By Jonah Goldberg
Friday, May 22, 2015
There are plenty of reasons to believe 2016 will be a
very ugly election year. Here’s one more.
Bloomberg Politics convened a focus group of Iowa
Democrats. Nearly all loved Hillary. “She’s a bad mama-jama,” said one female
participant. Bad mama-jama is good, by the way. The woman explained that
Clinton is “not afraid to step up” or “afraid to say, ‘No. I don’t want to do
it that way. I’m going to do it this way.’”
Another participant insisted that Clinton is a “better
woman than I am” — a great standard for selecting a president, to be sure —
because of Clinton’s ability to weather various scandals and humiliations.
The awkward part came when Bloomberg’s Mark Halperin
asked the room, “What did she accomplish that you consider significant as
secretary of state?”
The answers — or rather, the replies, since no one had an
answer — were awkward to say the least.
“I really can’t name anything off the top of my head,” one
squirming Democrat admitted.
“Give me a minute. Give me two minutes. Go to someplace
else,” another Iowa Democrat pleaded.
A third let the uncomfortable silence play out for as
long as she could before confessing, “No.”
One young man offered the most grudging endorsement he
could. “She’s been at a high level in numerous offices for about 25 years now.
It’s either going to be that or it’s going to be Scott Walker . . . destroying
America’s unions. She’s not perfect. But she’s been in the eye for a long time
— in the public’s eye — and you’re going to have some stuff on her. But, you
know, she has great policies and she knows how to get stuff done.”
So, the best case for her is that she weathered a lot of
scandals and, to borrow Robert Hoover’s defense of the Delta Tau Chi fraternity
in Animal House, Hillary Clinton has “a long tradition of existence.”
Supporters also said she knows how to get stuff done but
can’t name anything she’s actually, you know, done. This is like praising a
coach for knowing how to win football games but not being able to cite any
actual wins.
In fairness to them, Clinton can’t name anything
significant she did as secretary of state either — because she didn’t do
anything very significant.
The consensus inside the Beltway is that this isn’t a big
problem for Clinton. I’m not so sure.
The Beltway view does have merit. Most voters are
party-line voters. The young man who hates Scott Walker will vote for whichever
candidate isn’t Scott Walker. (Likewise, Republicans will likely vote for
whichever candidate isn’t Hillary Clinton.) John Kerry had no significant
accomplishments to his credit after decades in the Senate — and yet, in 2004,
he got more votes than any Democratic presidential candidate ever had up until
then.
Still, Clinton has a problem. While partisan Democrats
will surely vote for her, their difficulty — and her difficulty — in citing any
meaningful accomplishments may not play well with independents and swing
voters.
Personally, I think swing voters are a mixed bag. We
don’t have a formal parliamentary system in this country, but in reality we
vote for parties, not personalities. Do you want these 5,000 appointees running
the government or those 5,000 appointees? If you’re a liberal Democrat, you
want liberal policies implemented by liberal officials. If you’re a
conservative Republican, you want conservative policies implemented by
conservative officials.
Swing voters put more emphasis on particular
personalities. They also put a premium on their own self-conception as
independent thinkers. Thus, they give a lot of weight to things like
accomplishments, if for no other reason than to justify their “swing voterness.”

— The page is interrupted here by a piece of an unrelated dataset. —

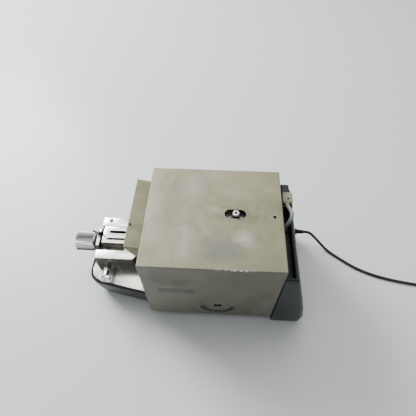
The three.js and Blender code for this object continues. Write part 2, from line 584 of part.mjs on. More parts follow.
// ---------- mains lead ----------
function buildLead() {
  const gland = turned("x", [GLAND.y, GLAND.z], [
    [0, GLAND.x0 - 7], [GLAND.stub, GLAND.x0 - 7], [GLAND.stub, GLAND.x0], [GLAND.collar, GLAND.x0],
    [GLAND.collar, GLAND.x0 + 3], [GLAND.stub, GLAND.x0 + 4], [CORD.r + 0.6, GLAND.x1], [0, GLAND.x1],
  ], 20);
  add("cord_gland", gland, FINISH.rubber);
  const z = CORD.z;
  const route = [
    [GLAND.x1 + 0.5, GLAND.y, GLAND.z], [279, 89.8, 44.9], [287, 88.4, 40.8], [294.5, 85.6, 34.3],
    [302, 83.3, 27], [310, 80, 19.5], [318, 75.5, 12.6], [326, 70, 7.4], [334.5, 63.4, 4.4],
    [343, 56.5, z], [353, 48.5, z],
    [366, 39, z], [385, 25.5, z], [404, 15, z], [425, 6, z], [448, -1.5, z], [473, -7.5, z],
    [500, -12.5, z], [527, -16.5, z], [550, -19.2, z], [564, -19.9, z],
  ];
  add("mains_cord", tube(route, CORD.r, 8, 48), FINISH.rubber);
  const { x, y, mean, half, height } = COIL;
  const ring = [
    [mean - half, GAP], [mean + half, GAP], [mean + half, height], [mean - half, height], [mean - half, GAP],
  ];
  add("cord_coil", turned("z", [x, y], ring, 32), FINISH.rubber);
  const tailX = x + mean + 6.6;
  const sleeve = rod("y", -106, y - 26, [tailX, 5], 4.5, 12, CORD.r);
  const shell = prism("z", GAP, 18, [
    [tailX - 6, -105], [tailX - 14, -120], [tailX - 14, -142],
    [tailX + 14, -142], [tailX + 14, -120], [tailX + 6, -105],
  ]);
  const pins = [-9.5, 9.5].map((dx) => rod("y", -160, -141, [tailX + dx, 9], 2.4, 12));
  add("mains_plug", join(shell, sleeve, ...pins), FINISH.blackPlastic);
}

buildBase();
buildStage();
buildFeed();
buildSpecimenSlide();
buildDrive();
buildSelector();
buildCover();
buildHousing();
buildConnector();
buildLead();

export default machine;
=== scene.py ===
import json
import math

import bmesh
import bpy
from mathutils import Matrix, Vector


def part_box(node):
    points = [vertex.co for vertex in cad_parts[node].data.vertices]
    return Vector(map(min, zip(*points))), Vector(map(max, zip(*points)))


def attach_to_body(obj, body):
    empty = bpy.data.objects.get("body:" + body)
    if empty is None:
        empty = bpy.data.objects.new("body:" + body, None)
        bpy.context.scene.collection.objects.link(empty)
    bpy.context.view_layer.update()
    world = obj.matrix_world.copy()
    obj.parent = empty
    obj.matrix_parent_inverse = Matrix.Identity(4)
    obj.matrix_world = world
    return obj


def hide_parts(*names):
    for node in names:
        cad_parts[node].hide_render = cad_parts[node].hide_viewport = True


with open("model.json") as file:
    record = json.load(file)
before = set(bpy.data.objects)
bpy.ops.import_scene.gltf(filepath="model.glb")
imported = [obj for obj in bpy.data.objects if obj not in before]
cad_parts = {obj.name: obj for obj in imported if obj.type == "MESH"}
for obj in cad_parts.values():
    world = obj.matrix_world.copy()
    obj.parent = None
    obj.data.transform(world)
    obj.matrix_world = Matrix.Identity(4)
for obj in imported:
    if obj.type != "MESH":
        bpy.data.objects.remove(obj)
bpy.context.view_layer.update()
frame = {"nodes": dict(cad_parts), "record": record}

SCALE = 0.001  # metres in a millimetre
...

If neither Clinton nor her fans can offer evidence she’s effective, that could
hurt her among swing voters in swing states.
And that’s why the 2016 election will be an ugly affair.
Going by her own fan base in Iowa, Clinton is not a fresh face. She has more
baggage than the luggage-claim level at O’Hare Airport. Her record amounts to
surviving scandals, many of her own making. Her most compelling selling point
is that she’s a woman. And her strategists have decided she needs to energize
the “Obama coalition” of low-information voters.
All of this points to a general election strategy of
demonizing her opponent — whoever he (or she) might be. If you can’t make the
case for yourself, you make the case against your opponent. And the Clintons
certainly have a long record of accomplishment in doing exactly that.